▶ Directive:
Restate all of the data exactly.
##### Supplied information
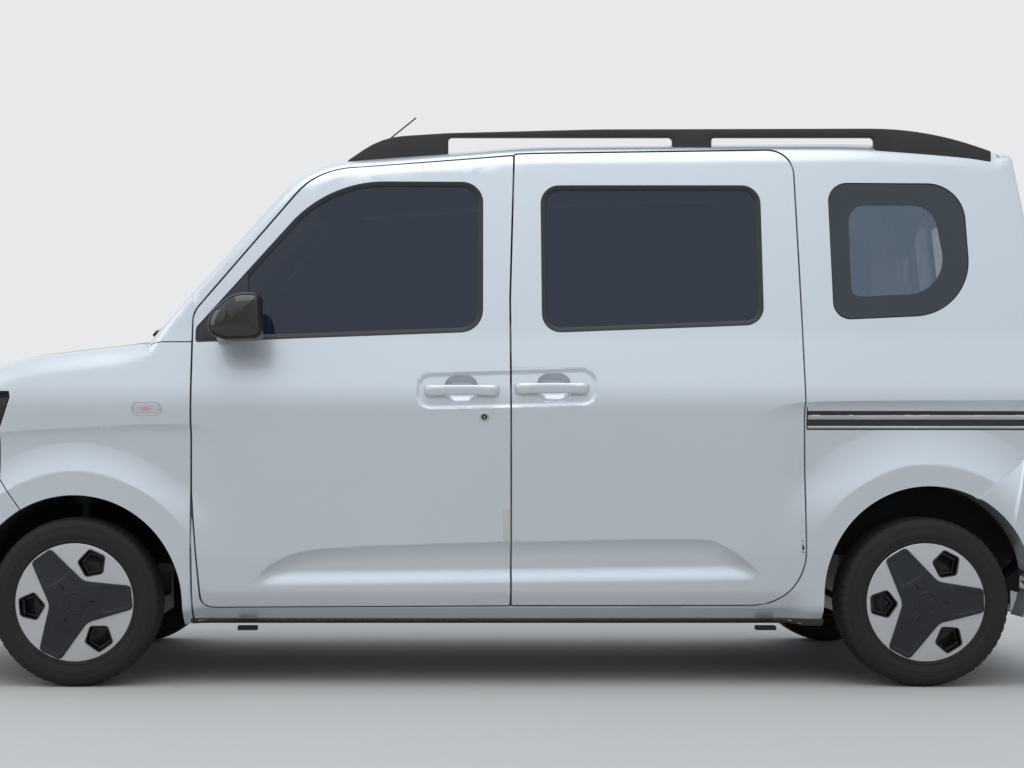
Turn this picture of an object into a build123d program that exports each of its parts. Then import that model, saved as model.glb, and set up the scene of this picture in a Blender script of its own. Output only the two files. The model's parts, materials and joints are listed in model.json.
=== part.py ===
from build123d import *
from math import cos, degrees, radians, sin
import os

# An electric minivan, in millimetres. X runs from the nose to the tail, Z up, and the
# vehicle's left side is -Y. The origin is on the ground, below the middle of the body.

# Driving dimensions
WHEELBASE = 3050.0
FRONT_X = -1492.5                  # front axle
REAR_X = FRONT_X + WHEELBASE       # rear axle
TRACK = 1430.0
TYRE_R = 304.0
TYRE_W = 175.0
COVER_R = 212.0
NOSE_X = -2214.0
TAIL_X = 2134.0
BUMPER_X = 2212.0                  # rearmost point of the rear bumper
HALF_W = 835.0                     # half width at the doors
SILL_Z = 212.0
SHOULDER_Z = 1040.0
BELT_Z = 1265.0
ROOF_Z = 2006.0
CROWN_R = 7000.0                   # crown of roof and hood across the body
BOW_R = 40000.0                    # bow of the sides along the body
COWL_X = -1222.0                   # foot of the windscreen
COWL_Z = 1281.0
HOOD_END_X = -1312.0               # rear edge of the hood

# Wall thicknesses, measured inwards from the outer surface
GLASS_OUT = 5.0
GLASS_IN = 10.0
SKIN = 16.0
PANEL = 28.0
DOOR_T = 68.0
RECESS = 80.0                      # depth of the frame's rebate behind a door
WALL = 115.0
GAP = 7.0                          # gap round doors and lids
STEP_IN = 22.0                     # a door's inner zone is this much smaller all round
DOORWAY = 46.0                     # a doorway is this much smaller than its door
SEAM = 4.0                         # seam between fixed panels
RUNNING = 0.3                      # clearance of what seats, turns or slides
SEAL = 12.0                        # width of a door's seal on its frame
SIDE_IN = 560.0                    # the side frames' inner edge, under the roof panel

# Outlines are closed clockwise loops of (first, second, corner radius)
SIDE = [                            # x, z on the centre line
    (NOSE_X + 44, SILL_Z, 60), (NOSE_X, SILL_Z + 218, 200), (NOSE_X + 24, SHOULDER_Z - 135, 170),
    (NOSE_X + 124, SHOULDER_Z + 35, 250), (NOSE_X + 514, COWL_Z - 55, 700), (COWL_X - 18, COWL_Z - 2, 0),
    (COWL_X + 564, ROOF_Z - 68, 430), (COWL_X + 1372, ROOF_Z - 6, 3000), (TAIL_X - 784, ROOF_Z + 6, 3000),
    (TAIL_X - 304, ROOF_Z - 14, 1000), (TAIL_X - 124, ROOF_Z - 56, 0), (TAIL_X + 266, ROOF_Z - 146, 0),
    (TAIL_X + 266, SILL_Z, 0)]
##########
▶ Answer for the task:
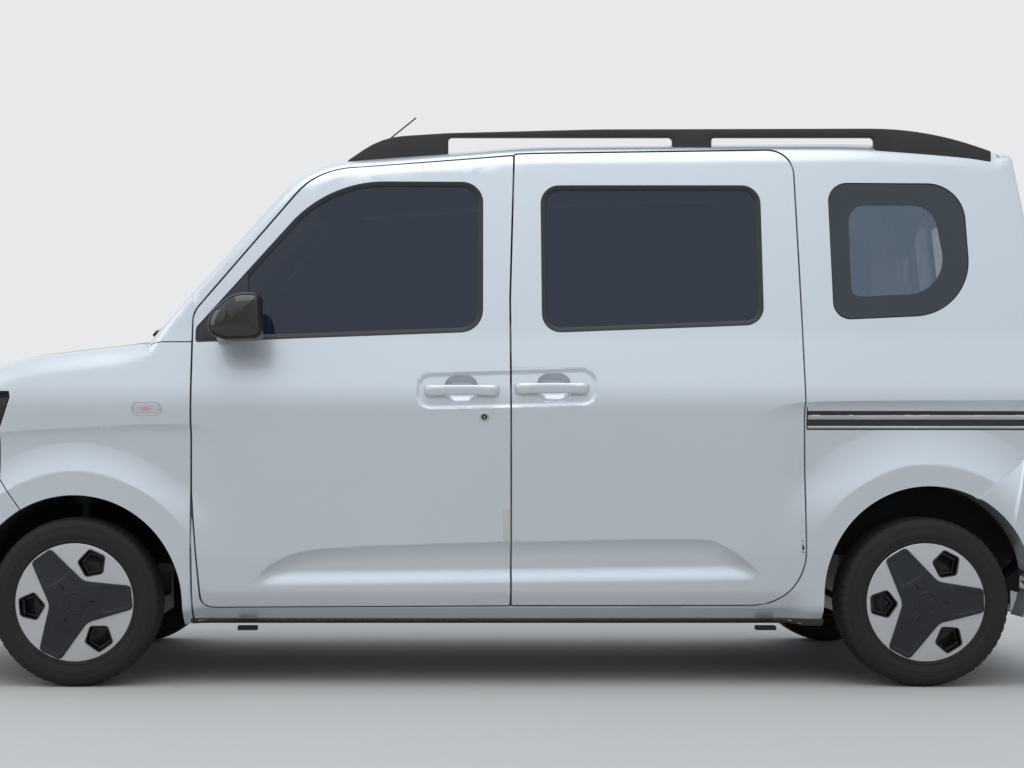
Turn this picture of an object into a build123d program that exports each of its parts. Then import that model, saved as model.glb, and set up the scene of this picture in a Blender script of its own. Output only the two files. The model's parts, materials and joints are listed in model.json.
=== part.py ===
from build123d import *
from math import cos, degrees, radians, sin
import os

# An electric minivan, in millimetres. X runs from the nose to the tail, Z up, and the
# vehicle's left side is -Y. The origin is on the ground, below the middle of the body.

# Driving dimensions
WHEELBASE = 3050.0
FRONT_X = -1492.5                  # front axle
REAR_X = FRONT_X + WHEELBASE       # rear axle
TRACK = 1430.0
TYRE_R = 304.0
TYRE_W = 175.0
COVER_R = 212.0
NOSE_X = -2214.0
TAIL_X = 2134.0
BUMPER_X = 2212.0                  # rearmost point of the rear bumper
HALF_W = 835.0                     # half width at the doors
SILL_Z = 212.0
SHOULDER_Z = 1040.0
BELT_Z = 1265.0
ROOF_Z = 2006.0
CROWN_R = 7000.0                   # crown of roof and hood across the body
BOW_R = 40000.0                    # bow of the sides along the body
COWL_X = -1222.0                   # foot of the windscreen
COWL_Z = 1281.0
HOOD_END_X = -1312.0               # rear edge of the hood

# Wall thicknesses, measured inwards from the outer surface
GLASS_OUT = 5.0
GLASS_IN = 10.0
SKIN = 16.0
PANEL = 28.0
DOOR_T = 68.0
RECESS = 80.0                      # depth of the frame's rebate behind a door
WALL = 115.0
GAP = 7.0                          # gap round doors and lids
STEP_IN = 22.0                     # a door's inner zone is this much smaller all round
DOORWAY = 46.0                     # a doorway is this much smaller than its door
SEAM = 4.0                         # seam between fixed panels
RUNNING = 0.3                      # clearance of what seats, turns or slides
SEAL = 12.0                        # width of a door's seal on its frame
SIDE_IN = 560.0                    # the side frames' inner edge, under the roof panel

# Outlines are closed clockwise loops of (first, second, corner radius)
SIDE = [                            # x, z on the centre line
    (NOSE_X + 44, SILL_Z, 60), (NOSE_X, SILL_Z + 218, 200), (NOSE_X + 24, SHOULDER_Z - 135, 170),
    (NOSE_X + 124, SHOULDER_Z + 35, 250), (NOSE_X + 514, COWL_Z - 55, 700), (COWL_X - 18, COWL_Z - 2, 0),
    (COWL_X + 564, ROOF_Z - 68, 430), (COWL_X + 1372, ROOF_Z - 6, 3000), (TAIL_X - 784, ROOF_Z + 6, 3000),
    (TAIL_X - 304, ROOF_Z - 14, 1000), (TAIL_X - 124, ROOF_Z - 56, 0), (TAIL_X + 266, ROOF_Z - 146, 0),
    (TAIL_X + 266, SILL_Z, 0)]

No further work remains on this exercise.